As of 2014, 46 Australians had been crushed and killed as a result of working under a motor vehicle, most of which were likely not supported properly and safely. In addition to this, there are approximately 160 reported injuries related to vehicle jacks each year. And that’s just lifting the vehicle!
Obviously, there are a few safety measures that need to be followed if you plan to work on your own vehicle, and this article will run through a few of the basics.
Raising the Vehicle
The two main methods of gaining clearance underneath a vehicle for the home handyman is via a trolley jack, or ramps. You will find that all the jacks and stands at Supercheap Auto meet the mandatory standards for safety. In accordance with these standards, the jack or ramp will be clearly marked with the weight they are rated to carry so that you can choose the product that suits the weight of your vehicle.
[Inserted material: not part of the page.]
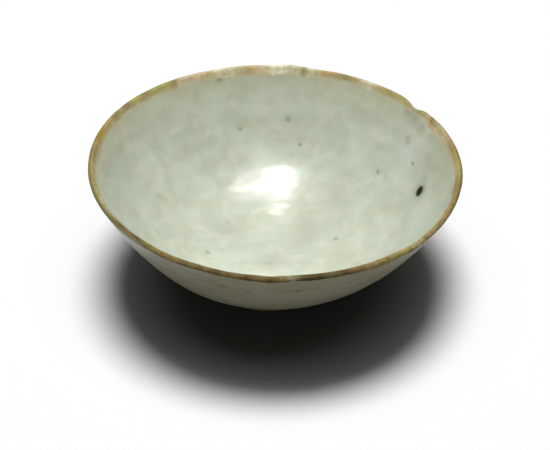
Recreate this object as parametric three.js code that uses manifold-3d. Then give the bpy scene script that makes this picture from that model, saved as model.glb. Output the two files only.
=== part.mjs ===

It is worth noting also that vehicle jacks such as the Scissor Jack or Bottle Jack are not designed for lifting a vehicle for maintenance purposes, but are ideal for gaining enough clearance to change a wheel.
All of the tools listed need to be used on a solid, level surface; and the wheels which are not being lifted need to be chocked to prevent it running away. Depending on the job you are doing, always ensure that at least the handbrake is on, or the vehicle is in gear. If possible, do both. And if you are working with a trolley jack – always use axle stands rated to suit your vehicle; a trolley jack is not designed to hold weight for an extended period.
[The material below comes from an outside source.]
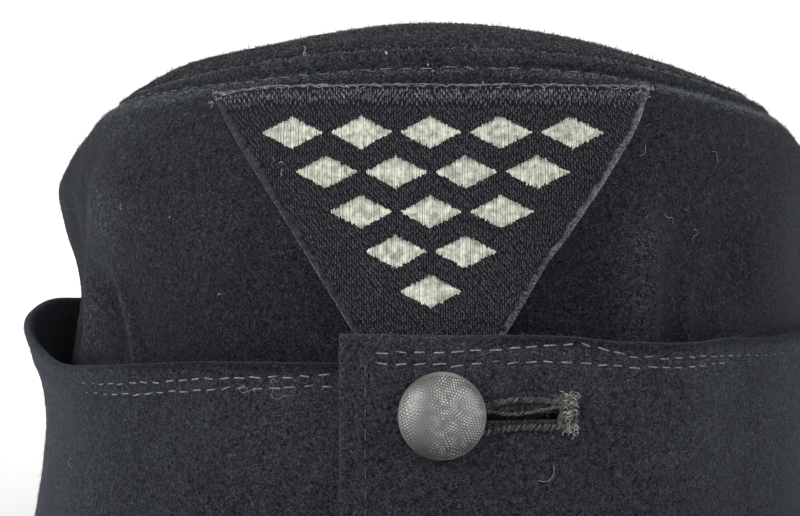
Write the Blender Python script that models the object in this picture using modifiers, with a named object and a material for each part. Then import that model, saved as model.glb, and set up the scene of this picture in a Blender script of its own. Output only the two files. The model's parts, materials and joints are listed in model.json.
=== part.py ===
"""Cloth field cap: a soft crown with an oval top, a flap turned up all round and lapped at the front
under one button, a trapezoid badge that is tucked behind the flap, and a stiff peak.

Metres, +Z up, front towards -Y. The cap rests on the back of its rim and on the edge of its peak.
A turn is an angle round the cap: 0 at the front, growing towards +X, half a circle at the back.
"""
import math
from collections import namedtuple

import bmesh
import bpy
from mathutils import Matrix, Vector

# Cloths, the slit between two pieces that are sewn together, and the head opening
CROWN_CLOTH = 0.0020
FLAP_CLOTH = 0.0022
BADGE_CLOTH = 0.0008
SEAM_GAP = 0.0003
HEAD_HALF_WIDTH = 0.0805
HEAD_HALF_LENGTH = 0.0995
OVAL_FULLNESS = 2.15

# Crown: the oval of its top seam, and heights above the table
TOP_HALF_WIDTH = 0.0680
TOP_HALF_LENGTH = 0.0880
TOP_SHIFT_X = 0.0026
TOP_SHIFT_Y = -0.0040
SEAM_FRONT_HEIGHT = 0.1058
SEAM_LEFT_HEIGHT = 0.0995
SEAM_RIGHT_HEIGHT = 0.0975
SEAM_BACK_HEIGHT = 0.0930
TOP_CENTRE_HEIGHT = 0.1160
TOP_CROWNING = 1.85

# Rim: lifted at the front, where the peak holds the cap up, and flat on the table at the back.
# Behind the peak the flap is one with the rim: its fold runs in under the foot of the crown.
FRONT_LIFT = 0.0180
REST_SHARE = 0.14
LIFT_CURVE = 1.4
FOLD_RADIUS = 0.0012
FOOT_GAP = 0.0006
FOLD_START = math.radians(64)
FOLD_EASE = math.radians(8)

# Flap: height of its edge, how far it stands off the crown at least and at most, and the front lap
FLAP_EDGE_HEIGHT = 0.0560
FLAP_EASE = 0.0006
FLAP_STAND = 0.0092
OVER_FRONT_X = -0.0163
UNDER_END_X = 0.0320
LAP_RUNOUT_START = 1.35
LAP_RUNOUT_END = 2.0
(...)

Personal Protective Equipment
Busted knuckles are a given if you work on your own vehicle enough, and they never become any more fun. I personally wear a good set of mechanics gloves most of the time. They are a better fit than your old gardening gloves, and have extra protection in the areas that are more likely to be bumped. Sometimes your job might be a little finicky, and gloves may be a hindrance; but it’s good practice to wear them when you can.
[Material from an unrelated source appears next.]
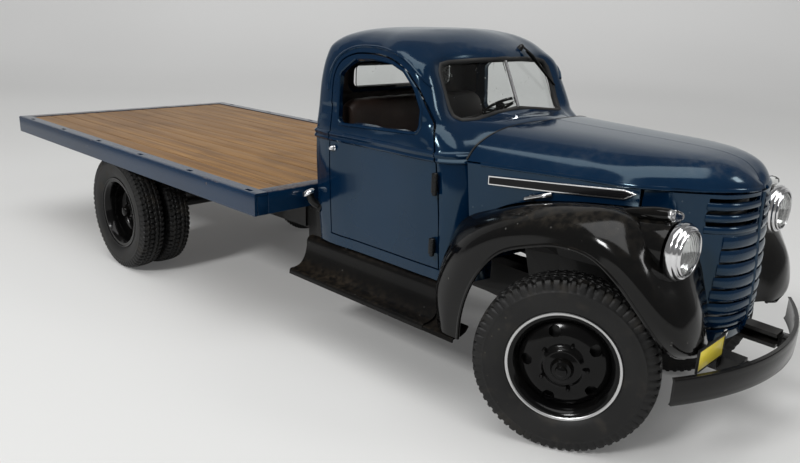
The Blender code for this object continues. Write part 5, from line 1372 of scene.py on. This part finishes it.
def worn_blue(name):
    made = Finish(name, "blue_paint")
    cloud = made.noise(22, detail=4)
    fine = made.noise(420, detail=2)
    x, y, z = made.axis("X"), made.axis("Y"), made.axis("Z")
    reach = y.maths("ABSOLUTE", y)
    ragged = made.noise(500, detail=5) * 0.0016 + made.noise(60, detail=2) * 0.0010
    side_edge = 1 - ((BED_HALF - reach) + ragged).above(0.0012, 0.0018)
    top_edge = (z - ragged * 0.5).above(BED_TOP - 0.0012, BED_TOP - 0.0006)
    inner_edge = 1 - ((reach - (BED_HALF - BED_FLANGE)) + ragged).above(0.0013, 0.0017)
    worn = side_edge * top_edge * 0.8 + inner_edge * top_edge * 0.5
    chips = made.specks(230, 0.17) * made.noise(28).above(0.52, 0.70)
    rust = (worn + chips * 0.8) * made.noise(75, detail=3).above(0.40, 0.60)
    lying = made.facing("Z").above(0.25, 1.0) * cloud.above(0.3, 0.8)
    film = lying * fine.above(0.3, 0.7) * 0.22
    paint_tone = cloud.above(0.3, 0.7).blend((0.0016, 0.0160, 0.0440), (0.0024, 0.0210, 0.0560))
    rust_tone = made.noise(700).above(0.35, 0.65).blend((0.085, 0.045, 0.025), (0.21, 0.17, 0.13))
    colour = film.blend(paint_tone, (0.17, 0.15, 0.12))
    made.give(Base_Color=rust.blend(colour, rust_tone), Roughness=rust * 0.5 + film * 0.6 + 0.16,
              Specular_IOR_Level=0.4, Coat_Weight=0.1)
    return made.bump(1 - rust, 0.00004, 0.5)


BED_BLUE = worn_blue("worn_bed_blue")
# Columns: inset from the bed's edge, drop from its top
BED_EDGE = ((0, BED_SIDE), (0, 0.0050), (0, 0.0006), (0.0002, 0.0002), (0.0006, 0),
            (POCKET_INSET, 0), (BED_FLANGE, 0))
POCKETS = [BED_FRONT - 0.0072 - index * POCKET_PITCH for index in range(6)]
for word, side in SIDES:
    section = [Vector((0, side * (BED_HALF - inset), BED_TOP - drop)) for inset, drop in BED_EDGE]
    pocket_ends = [x + reach for x in POCKETS for reach in (-POCKET_LONG, POCKET_LONG)]
    stops = sorted([BED_REAR, BED_FRONT] + pocket_ends)
    rail = skin([[point + Vector((x, 0, 0)) for point in section] for x in stops])
    outwards(rail, (-0.2500, side * 0.0600, 0.0500))
    for x in POCKETS:
        y = side * (BED_HALF - POCKET_INSET)
        trim(rail, oblong(x, y, POCKET_LONG, POCKET_SHORT, 0.0004, 2), "Z", on_top)
    piece(f"bed_edge_{word}", rail, BED_BLUE, replaces=(f"bed_rail_{word}",), wall=BED_SHEET,
          edge=0.0002)
    bolts = []
    for x in POCKETS:
        for shift in (-0.0060, 0.0060):
            facing = toward((0, side, 0))
            bolts.append(lathe(mm([(0, 0.02), (0.4, -0.04), (0.7, -0.2), (0.7, -0.4), (0, -0.4)]),
                               12, (x + shift, side * (BED_HALF - 0.00002), 0.0604), facing))
    piece(f"bed_bolts_{word}", together(*bolts), BED_BLUE)
span = BED_HALF - BED_FLANGE - 0.0003
for name, edge, out in (("front", BED_FRONT, 1), ("rear", BED_REAR, -1)):
    section = [Vector((edge - out * inset, 0, BED_TOP - drop)) for inset, drop in BED_EDGE
               if inset != POCKET_INSET]
    header = skin([[point + Vector((0, y, 0)) for point in section] for y in (-span, 0, span)])
    outwards(header, (edge - out * 0.0100, 0, 0.0500))
    for _, side in SIDES:
        x, y = edge - out * POCKET_INSET, side * 0.0636
        trim(header, oblong(x, y, POCKET_SHORT, 0.0018, 0.0004, 2), "Z", on_top)
    piece(f"bed_header_skin_{name}", header, BED_BLUE, replaces=(f"bed_header_{name}",),
          wall=BED_SHEET, edge=0.0002)
    corners = []
    for _, side in SIDES:
        faces = sorted((edge - out * 0.00005, edge - out * BED_WALL))
        across = sorted((side * (span - 0.0002), side * (BED_HALF - BED_WALL - 0.0001)))
        corners.append(box((faces[0], across[0], BED_TOP - BED_SIDE),
                           (faces[1], across[1], BED_TOP - BED_WALL), 0.0001))
    piece(f"bed_corners_{name}", together(*corners), BED_BLUE)

PLANKS, PLANK_GAP, PLANK_LOW, PLANK_TOP = 13, 0.00035, 0.0627, 0.0651


def oiled_wood(name, pitch, first):
    made = Finish(name, "wood")
    x, y = made.axis("X"), made.axis("Y")
    board = made.node("ShaderNodeMath", {0: (y - first) / pitch}, operation="FLOOR")
    shift = made.node("ShaderNodeTexWhiteNoise", {"W": board}, out="Value", noise_dimensions="1D")
    place = made.node("ShaderNodeCombineXYZ", {0: x * 9 + shift * 31, 1: y * 210 + shift * 17,
                                               2: shift * 9})
    grain = made.node("ShaderNodeTexNoise", {"Vector": place, "Scale": 1.0, "Detail": 6.0,
                                             "Distortion": 1.3})
    streak = made.node("ShaderNodeCombineXYZ", {0: x * 26, 1: y * 1500, 2: shift * 5})
    fibre = made.node("ShaderNodeTexNoise", {"Vector": streak, "Scale": 1.0, "Detail": 3.0})
    knots = made.specks(70, 0.14) * made.noise(26).above(0.56, 0.70)
    tone = grain.above(0.30, 0.70).blend((0.165, 0.082, 0.027), (0.335, 0.187, 0.070))
    tone = (fibre.above(0.45, 0.75) * 0.45).blend(tone, (0.090, 0.046, 0.019))
    tone = (shift * 0.45).blend(tone, (0.220, 0.120, 0.047))
    tone = (knots * 0.6).blend(tone, (0.050, 0.026, 0.012))
    stain = made.noise(30, stretch=(1, 1.5, 1), detail=4).above(0.50, 0.75)
    made.give(Base_Color=(stain * 0.35).blend(tone, (0.085, 0.050, 0.026)),
              Roughness=fibre * 0.2 + 0.42, Specular_IOR_Level=0.35)
    return made.bump(grain * 0.6 + fibre * 0.4, 0.00008, 0.6)


inset = BED_FLANGE + 0.0003
width = 2 * (BED_HALF - inset)
pitch = width / PLANKS
WOOD = oiled_wood("oiled_planks", pitch, inset - BED_HALF)
boards = []
for index in range(PLANKS):
    y = inset - BED_HALF + index * pitch
    boards.append(box((BED_REAR + inset, y + PLANK_GAP / 2, PLANK_LOW),
                      (BED_FRONT - inset, y + pitch - PLANK_GAP / 2, PLANK_TOP), 0.0002))
piece("bed_planks", together(*boards), WOOD, replaces=("bed_deck",))


# Frame, axles and small parts
# Channel rails, cross members, springs, axles, steering and exhaust are steel in satin black with
# road dust. These are the solids of the frame, in their finishes.

CHASSIS = enamel("chassis_black_paint", "chassis_black", (0.0060, 0.0060, 0.0062),
                 (0.0120, 0.0112, 0.0104), 0.42, dust=0.4, dust_colour=(0.060, 0.050, 0.040),
                 sheen=0.25)
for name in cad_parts:
    if any(word in name for word in ("frame_", "axle", "knuckle", "tie_rod", "sills", "shaft",
                                     "engine", "radiator", "exhaust", "apron", "floor")):
        paint(name, CHASSIS)


# Rail webs
# Behind the cab a deeper web plate is riveted on the outside of each rail, down to the spring
# hangers, with a row of rivet heads along its upper and lower edges.

WEB_IN, WEB_OUT, RIVET_X, RIVET_PITCH = 0.0263, 0.0277, -0.1460, 0.0050
for word, side in SIDES:
    near, far = sorted((side * WEB_IN, side * WEB_OUT))
    web = [box((-0.1480, near, 0.0316), (-0.1190, far, 0.0500), 0.0002)]
    for x in [RIVET_X + RIVET_PITCH * k for k in range(6)]:
        for z in (0.0332, 0.0484):
            web.append(lathe(mm([(0, 0.5), (0.4, 0.4), (0.6, 0.1), (0.6, -0.2), (0, -0.2)]), 10,
                             (x, side * WEB_OUT, z), toward((0, side, 0))))
    piece(f"rail_web_{word}", together(*web), STEEL_BLACK)


# Interior
# A bench seat in worn brown vinyl with sewn channels, a dash panel and a black steering wheel.

def worn_vinyl(name):
    made = Finish(name, "brown_vinyl")
    cloud = made.noise(40, detail=5)
    crease = made.noise(260, stretch=(1, 0.5, 1), detail=4)
    worn = made.noise(90, detail=4).above(0.50, 0.72)
    tone = cloud.above(0.3, 0.7).blend((0.013, 0.007, 0.005), (0.026, 0.014, 0.010))
    made.give(Base_Color=(worn * 0.4).blend(tone, (0.048, 0.030, 0.022)), Roughness=cloud * 0.15
              + 0.45)
    return made.bump(crease, 0.00010, 0.6)


VINYL = worn_vinyl("worn_brown_vinyl")
SEAT_HALF = 0.0398
# Columns: name, ends along and in height, how far the top leans back
SEAT = (("seat_cushion", -0.1040, -0.0776, 0.0560, 0.0682, 0.0),
        ("seat_back", -0.1120, -0.1020, 0.0655, 0.1022, 0.0045))
for name, low_x, high_x, low_z, high_z, lean in SEAT:
    rows = []
    for k in range(57):
        y = -SEAT_HALF + 2 * SEAT_HALF * k / 56
        end = 1 - (abs(y) / SEAT_HALF) ** 14 * 0.14
        seam = 0.00035 * (1 - min(abs((k % 7) - 3.5) / 3.5, 1)) ** 0.5 + 0.0001
        middle = Vector(((low_x + high_x) / 2, y, (low_z + high_z) / 2))
        row = []
        for n in range(33):
            angle = 2 * pi * n / 32
            c, d = cos(angle), sin(angle)
            px = (high_x - low_x) / 2 * (abs(c) ** 0.55) * (1 if c > 0 else -1)
            pz = (high_z - low_z) / 2 * (abs(d) ** 0.55) * (1 if d > 0 else -1)
            puff = 1 + (seam - 0.0002) * 45
            place = middle + Vector((px * end * puff, 0, pz * end * puff))
            place.x += -lean * (place.z - low_z) / (high_z - low_z) + lean / 2
            row.append(place)
        rows.append(row)
    cushion = capped(skin(rows))
    shape = piece(name, cushion, VINYL, replaces=("seat",) if "back" in name else ())
base = box((-0.1060, -0.0390, 0.0540), (-0.0790, 0.0390, 0.0564), 0.0004)
piece("seat_base", base, CHASSIS)
paint("dash", BLUE)
WHEEL_RIM, COLUMN_FOOT = Vector((-0.0775, 0.0180, 0.0995)), Vector((-0.0530, 0.0180, 0.0600))
column_axis = (WHEEL_RIM - COLUMN_FOOT).normalized()
facing = Matrix.Translation(WHEEL_RIM) @ toward(column_axis)
helm = [lathe([(0.0070 + 0.0006 * cos(2 * pi * k / 10), 0.0006 * sin(2 * pi * k / 10))
               for k in range(11)], 48),
        lathe(mm([(0, 1), (1.6, 0.8), (2, 0.2), (2, -1), (1.1, -1.2), (1.1, -34), (0, -34)]), 20)]
for k in range(3):
    way = Vector((cos(2 * pi * k / 3 + pi / 6), sin(2 * pi * k / 3 + pi / 6), 0))
    helm.append(moulding([way * 0.0014, way * 0.0042 - Vector((0, 0, 0.0003)), way * 0.0069],
                         0.0009, 0.0006, normal=Vector((0, 0, 1)), sides=6))
piece("steering_helm", set_in(together(*helm), facing), STEEL_BLACK, replaces=("steering_wheel",))


# Cab lining
# The cab's inside is a dark brown tub that stands just within the pressing, cut for the same
# windows and doors.

LINING = worn_vinyl("lining_brown")
LINING_MARGIN, LINING_DEPTH, LINING_FOOT = 0.0012, 0.0027, 0.0560
for name, body, span in (("cab_lining", "chassis", None), ("door_lining_right", "door_right", -1),
                         ("door_lining_left", "door_left", 1)):
    lining = cab_surface.copy()
    if span is None:
        for outline, axis, where in ((DOOR_OUTLINE, "Y", beyond(-1)),
                                     (DOOR_OUTLINE, "Y", beyond(1)),
                                     (SCREEN_OUTLINE, "X", in_front), (REAR_WINDOW, "X", at_back)):
            trim(lining, moved_out(outline, LINING_MARGIN), axis, where)
        cleared(lining, LINING_FOOT)
    else:
        trim(lining, moved_out(DOOR_OUTLINE, -0.0030), "Y", beyond(span), keep=True)
        trim(lining, moved_out(WINDOW_OUTLINE, LINING_MARGIN), "Y", beyond(span))
    lining.normal_update()
    for vert in lining.verts:
        vert.co -= vert.normal * LINING_DEPTH
    piece(name, lining, LINING, body, wall=0.0004)


# Fuel filler
# A short black neck bends out of the cab's rear corner and ends in a bright screwed cap.

neck = bend(mm([(-118, -43, 57), (-119.2, -45.8, 58.2), (-120.3, -48, 60.2), (-121, -48.8, 62.8)]),
            5)
pipe = moulding(neck, 0.0032, 0.0032, normal=Vector((0.6, -0.8, 0)), sides=18)
flange = lathe(mm([(1.5, -0.4), (2.4, -0.4), (2.4, 0.4), (2, 0.7), (1.5, 0.7), (1.5, -0.4)]), 24,
               (-0.1184, -0.0448, 0.0574), toward((-0.7, -0.6, 0.45)))
piece("filler_neck", together(pipe, flange), STEEL_BLACK, replaces=("fuel_filler",))
cap = lathe(rounded_line(mm([(0, 2.2), (1.4, 2.1), (2.4, 1.7), (2.8, 1.1)]), 3)
            + rounded_line(mm([(2.8, 1), (2.7, 0.3), (2.1, 0), (0, 0)]), 3), 36,
            (-0.1210, -0.0488, 0.0626), toward((-0.35, -0.25, 0.9)))
piece("filler_cap", cap, CHROME)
A pair of safety glasses is a good idea, especially when you are under the car and at risk of parts falling on your face; or when you’re working with fuel – petrol in the eyes is very painful! And while hearing protection might not be required for all jobs, have some ear muffs handy if you’re using any air tools, hammering away at something, or grinding. Jobs like this can reverberate through the entire body of the vehicle and get your ears ringing very quickly!
Keep the following rules and pointers in mind…
- Buy yourself a workshop manual and read the section relevant to your task before starting. Make sure you fully understand the procedure, have the correct tools and are capable of doing the work.
- Ensure that anybody not involved in the job stays clear of the vehicle
- Be certain to disconnect the battery if your job involves playing with plugs or wires
- DO NOT mess with diesel fuel systems. This is best left to a diesel professional as they are incredibly complex. Some diesel injection systems run at pressures in the tens of thousands of PSI, enough to shoot diesel fuel straight through your skin!
- Be very wary of sparks or flames when disconnecting any fuel lines
- Do not work on a vehicle with the engine running or even with keys in the ignition unless it is essential to your job.
- Avoid creating excessive dust, especially from components such as brakes where the dust can cause lung disease. Use Brake & Parts cleaner instead of blowing or dusting parts off
- Be mindful of hot parts, that pair of gloves might save you from some nasty burns. Be especially careful not to open a radiator cap when hot. The coolant is under pressure and can be heated up to 120 degrees in some cases.
With a safety mindset, a dose of common sense and these few tips under your belt; there’s no reason why you can’t pull off even some basic work on your vehicle, and live to boast about it to your mates!